Scan the lines below; pull out those with "render".

---------- Supplied records

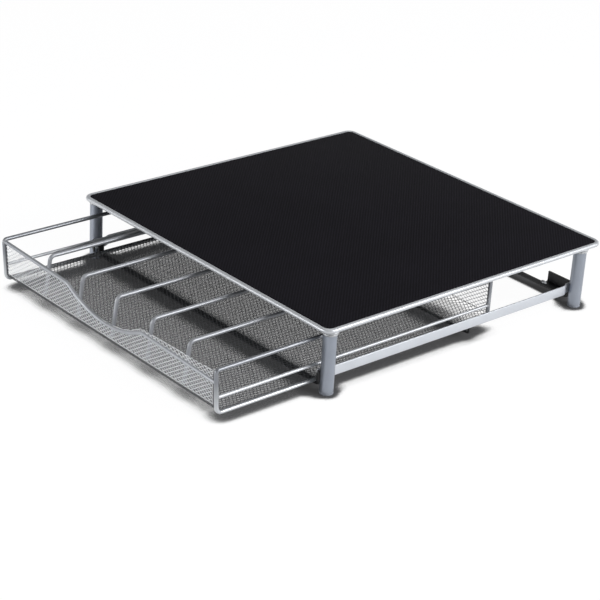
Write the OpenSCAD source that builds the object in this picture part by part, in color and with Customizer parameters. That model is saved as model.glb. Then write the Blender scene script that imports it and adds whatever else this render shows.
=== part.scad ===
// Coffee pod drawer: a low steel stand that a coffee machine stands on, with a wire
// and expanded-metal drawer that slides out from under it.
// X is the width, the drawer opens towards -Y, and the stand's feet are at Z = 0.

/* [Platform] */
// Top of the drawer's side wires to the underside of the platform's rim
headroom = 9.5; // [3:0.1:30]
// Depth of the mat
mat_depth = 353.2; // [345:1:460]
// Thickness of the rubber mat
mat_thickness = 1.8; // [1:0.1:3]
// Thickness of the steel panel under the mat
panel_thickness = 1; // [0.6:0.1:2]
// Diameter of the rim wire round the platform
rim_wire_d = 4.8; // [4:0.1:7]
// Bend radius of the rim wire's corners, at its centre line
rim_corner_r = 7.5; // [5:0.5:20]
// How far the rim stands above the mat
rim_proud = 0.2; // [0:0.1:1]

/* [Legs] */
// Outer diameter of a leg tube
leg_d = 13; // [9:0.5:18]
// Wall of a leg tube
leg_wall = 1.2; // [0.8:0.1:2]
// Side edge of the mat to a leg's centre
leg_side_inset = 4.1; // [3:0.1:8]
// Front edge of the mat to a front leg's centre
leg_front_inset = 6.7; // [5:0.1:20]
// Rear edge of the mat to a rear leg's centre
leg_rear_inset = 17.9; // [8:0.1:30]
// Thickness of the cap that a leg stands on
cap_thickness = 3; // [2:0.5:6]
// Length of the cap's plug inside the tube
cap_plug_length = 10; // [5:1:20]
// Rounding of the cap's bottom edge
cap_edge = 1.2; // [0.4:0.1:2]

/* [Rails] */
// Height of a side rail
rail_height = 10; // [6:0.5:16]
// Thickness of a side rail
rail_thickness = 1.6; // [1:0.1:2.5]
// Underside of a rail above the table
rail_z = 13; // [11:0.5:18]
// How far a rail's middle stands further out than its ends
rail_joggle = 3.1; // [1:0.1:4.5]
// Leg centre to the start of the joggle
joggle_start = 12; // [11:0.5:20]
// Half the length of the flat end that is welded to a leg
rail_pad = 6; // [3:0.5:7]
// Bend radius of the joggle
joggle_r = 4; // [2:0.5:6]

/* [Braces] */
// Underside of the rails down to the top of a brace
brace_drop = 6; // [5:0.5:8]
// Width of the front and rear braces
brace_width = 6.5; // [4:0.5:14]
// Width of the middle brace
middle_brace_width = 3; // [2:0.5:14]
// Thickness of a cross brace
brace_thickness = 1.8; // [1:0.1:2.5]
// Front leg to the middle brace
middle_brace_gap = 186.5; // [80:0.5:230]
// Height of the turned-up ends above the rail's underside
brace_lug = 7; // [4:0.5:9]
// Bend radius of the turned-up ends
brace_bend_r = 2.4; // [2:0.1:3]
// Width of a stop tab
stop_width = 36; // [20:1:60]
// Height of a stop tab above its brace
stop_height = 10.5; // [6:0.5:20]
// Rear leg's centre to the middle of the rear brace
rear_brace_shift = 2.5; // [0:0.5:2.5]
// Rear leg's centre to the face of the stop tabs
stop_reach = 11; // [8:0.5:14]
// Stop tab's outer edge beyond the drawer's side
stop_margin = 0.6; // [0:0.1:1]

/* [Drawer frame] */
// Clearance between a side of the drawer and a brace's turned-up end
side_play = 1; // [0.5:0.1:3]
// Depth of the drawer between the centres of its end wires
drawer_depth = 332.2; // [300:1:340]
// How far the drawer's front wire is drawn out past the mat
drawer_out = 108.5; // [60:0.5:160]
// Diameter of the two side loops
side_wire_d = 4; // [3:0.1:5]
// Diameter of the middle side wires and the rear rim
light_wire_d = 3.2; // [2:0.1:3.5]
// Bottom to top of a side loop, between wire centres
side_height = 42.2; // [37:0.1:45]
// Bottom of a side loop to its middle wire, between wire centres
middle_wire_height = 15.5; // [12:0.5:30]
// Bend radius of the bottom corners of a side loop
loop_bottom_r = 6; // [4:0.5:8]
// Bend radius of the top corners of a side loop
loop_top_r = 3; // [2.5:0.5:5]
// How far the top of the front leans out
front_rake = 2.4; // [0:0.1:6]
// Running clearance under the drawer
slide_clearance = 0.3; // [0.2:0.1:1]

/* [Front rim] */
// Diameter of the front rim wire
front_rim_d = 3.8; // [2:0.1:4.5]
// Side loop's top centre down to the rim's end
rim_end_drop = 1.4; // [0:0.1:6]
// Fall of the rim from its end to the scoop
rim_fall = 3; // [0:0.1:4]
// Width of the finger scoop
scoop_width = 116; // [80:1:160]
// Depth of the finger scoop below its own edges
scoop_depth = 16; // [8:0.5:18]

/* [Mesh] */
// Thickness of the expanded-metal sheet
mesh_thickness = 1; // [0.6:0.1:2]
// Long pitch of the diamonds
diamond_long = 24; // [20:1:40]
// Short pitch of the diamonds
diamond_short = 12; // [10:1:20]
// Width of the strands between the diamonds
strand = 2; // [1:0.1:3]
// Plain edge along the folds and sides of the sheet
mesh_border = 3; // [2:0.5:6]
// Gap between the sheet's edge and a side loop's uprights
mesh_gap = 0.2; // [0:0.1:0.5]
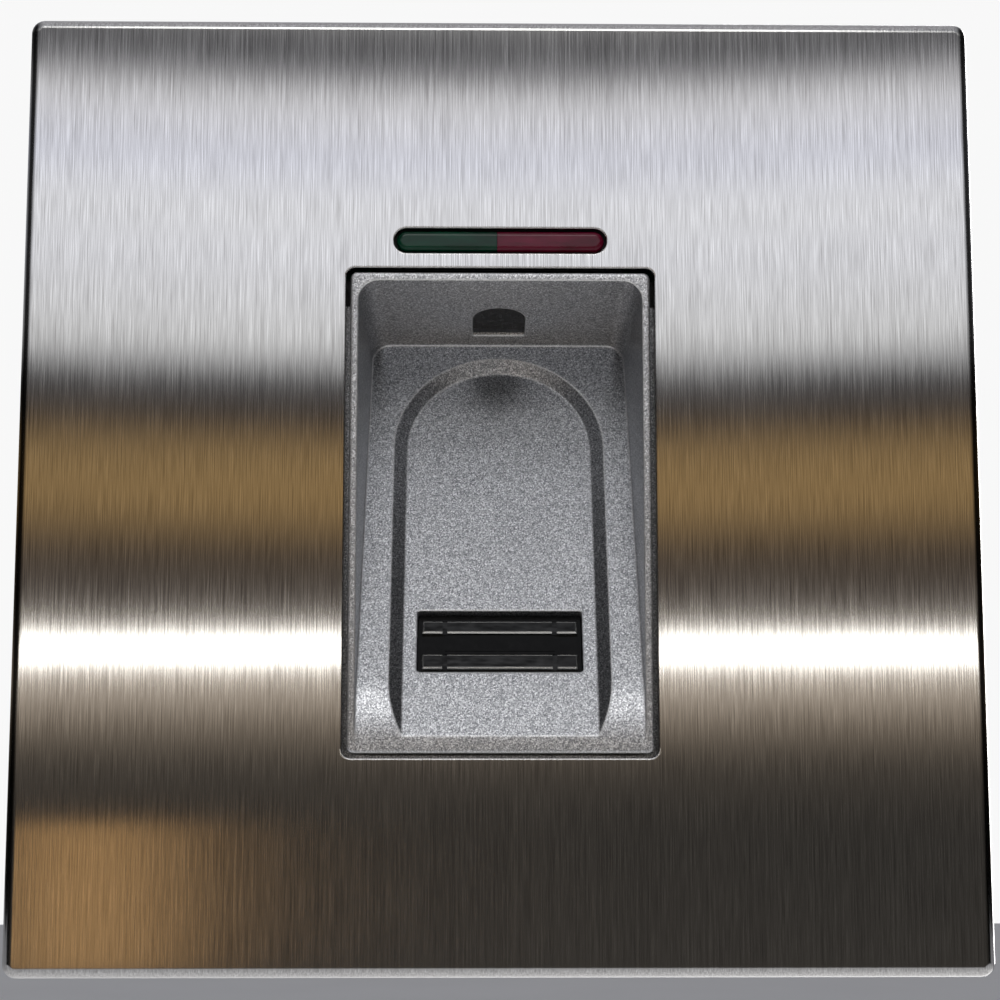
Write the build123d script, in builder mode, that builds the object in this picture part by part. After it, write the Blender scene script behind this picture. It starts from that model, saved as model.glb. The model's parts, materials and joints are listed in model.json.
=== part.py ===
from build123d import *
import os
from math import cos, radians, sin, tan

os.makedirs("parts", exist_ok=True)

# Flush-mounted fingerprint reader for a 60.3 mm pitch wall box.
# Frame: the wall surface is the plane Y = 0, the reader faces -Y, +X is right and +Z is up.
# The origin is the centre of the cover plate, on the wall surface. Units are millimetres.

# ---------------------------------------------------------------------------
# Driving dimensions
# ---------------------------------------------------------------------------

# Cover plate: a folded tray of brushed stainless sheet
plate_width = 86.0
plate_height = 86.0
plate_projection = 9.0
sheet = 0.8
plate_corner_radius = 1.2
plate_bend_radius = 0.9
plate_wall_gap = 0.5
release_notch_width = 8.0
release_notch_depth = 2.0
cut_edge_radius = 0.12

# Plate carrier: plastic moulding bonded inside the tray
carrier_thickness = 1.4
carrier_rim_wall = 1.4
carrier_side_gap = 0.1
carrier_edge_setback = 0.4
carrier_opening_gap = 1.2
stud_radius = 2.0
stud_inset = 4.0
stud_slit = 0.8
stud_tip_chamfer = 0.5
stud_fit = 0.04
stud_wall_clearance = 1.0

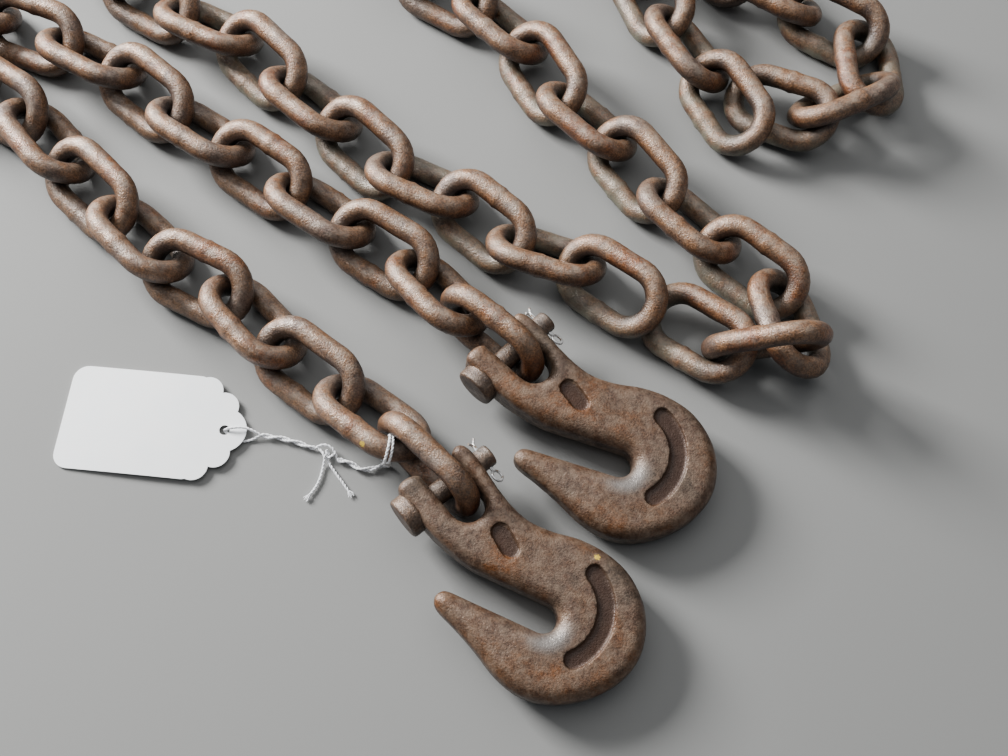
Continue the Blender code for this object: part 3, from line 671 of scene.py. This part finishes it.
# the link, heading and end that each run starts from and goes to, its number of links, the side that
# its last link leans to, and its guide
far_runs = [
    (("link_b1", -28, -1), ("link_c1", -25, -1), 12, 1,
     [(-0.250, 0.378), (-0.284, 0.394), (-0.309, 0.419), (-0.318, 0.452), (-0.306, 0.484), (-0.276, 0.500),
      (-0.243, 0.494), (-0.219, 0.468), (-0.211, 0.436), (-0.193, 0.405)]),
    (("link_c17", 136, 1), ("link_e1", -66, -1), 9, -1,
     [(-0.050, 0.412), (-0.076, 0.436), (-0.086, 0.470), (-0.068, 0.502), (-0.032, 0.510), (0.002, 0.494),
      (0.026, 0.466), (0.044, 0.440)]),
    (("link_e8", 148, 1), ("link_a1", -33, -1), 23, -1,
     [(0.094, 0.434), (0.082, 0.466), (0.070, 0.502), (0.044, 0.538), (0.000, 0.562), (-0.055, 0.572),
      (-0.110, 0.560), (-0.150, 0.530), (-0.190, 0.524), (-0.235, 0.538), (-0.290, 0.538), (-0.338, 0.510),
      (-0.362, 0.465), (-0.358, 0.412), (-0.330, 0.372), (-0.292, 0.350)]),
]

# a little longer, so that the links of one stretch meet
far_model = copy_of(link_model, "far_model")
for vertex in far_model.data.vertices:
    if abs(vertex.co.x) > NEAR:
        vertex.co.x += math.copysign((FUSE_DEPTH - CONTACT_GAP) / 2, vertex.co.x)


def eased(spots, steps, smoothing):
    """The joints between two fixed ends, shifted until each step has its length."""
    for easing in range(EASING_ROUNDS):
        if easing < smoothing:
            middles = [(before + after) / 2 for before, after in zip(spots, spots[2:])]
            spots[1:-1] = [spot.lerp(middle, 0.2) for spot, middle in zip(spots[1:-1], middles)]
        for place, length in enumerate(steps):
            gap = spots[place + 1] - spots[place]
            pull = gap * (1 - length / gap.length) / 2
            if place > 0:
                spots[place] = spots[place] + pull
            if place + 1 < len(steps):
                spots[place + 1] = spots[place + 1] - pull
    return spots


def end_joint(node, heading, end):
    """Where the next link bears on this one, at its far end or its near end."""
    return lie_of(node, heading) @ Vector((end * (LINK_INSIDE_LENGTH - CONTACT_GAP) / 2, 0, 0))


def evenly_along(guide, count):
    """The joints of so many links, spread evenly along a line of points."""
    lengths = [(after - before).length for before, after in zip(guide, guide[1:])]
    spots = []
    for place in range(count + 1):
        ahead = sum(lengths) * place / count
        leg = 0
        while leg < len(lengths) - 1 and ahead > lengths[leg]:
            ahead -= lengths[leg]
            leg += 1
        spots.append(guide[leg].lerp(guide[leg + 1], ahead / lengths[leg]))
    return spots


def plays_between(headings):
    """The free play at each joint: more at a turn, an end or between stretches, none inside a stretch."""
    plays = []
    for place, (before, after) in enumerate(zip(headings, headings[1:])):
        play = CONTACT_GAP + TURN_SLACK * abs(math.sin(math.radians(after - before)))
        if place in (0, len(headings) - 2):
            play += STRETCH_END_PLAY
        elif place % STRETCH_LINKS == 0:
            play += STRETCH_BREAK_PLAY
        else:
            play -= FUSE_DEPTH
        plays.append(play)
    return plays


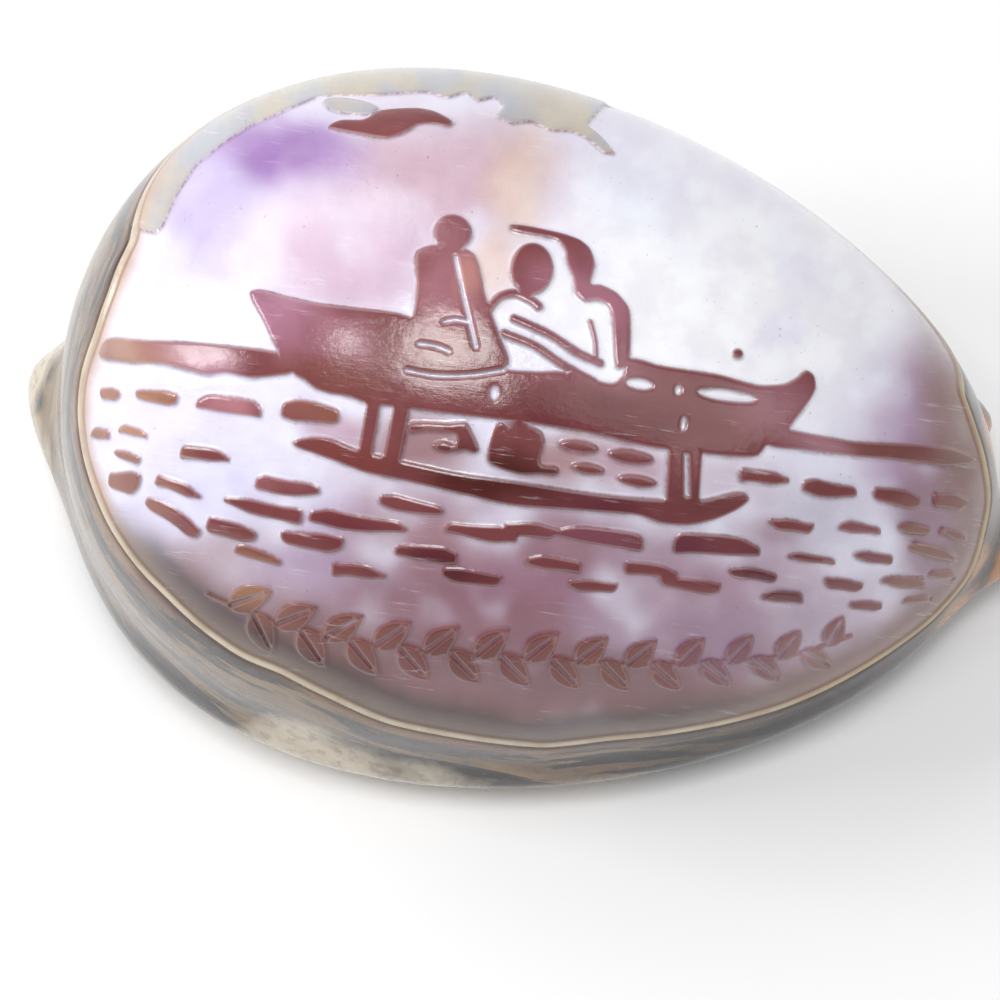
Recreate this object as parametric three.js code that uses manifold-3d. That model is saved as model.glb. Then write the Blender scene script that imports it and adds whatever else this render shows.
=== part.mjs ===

--------------------

=== Exercise output ===
Write the OpenSCAD source that builds the object in this picture part by part, in color and with Customizer parameters. That model is saved as model.glb. Then write the Blender scene script that imports it and adds whatever else this render shows.
Recreate this object as parametric three.js code that uses manifold-3d. That model is saved as model.glb. Then write the Blender scene script that imports it and adds whatever else this render shows.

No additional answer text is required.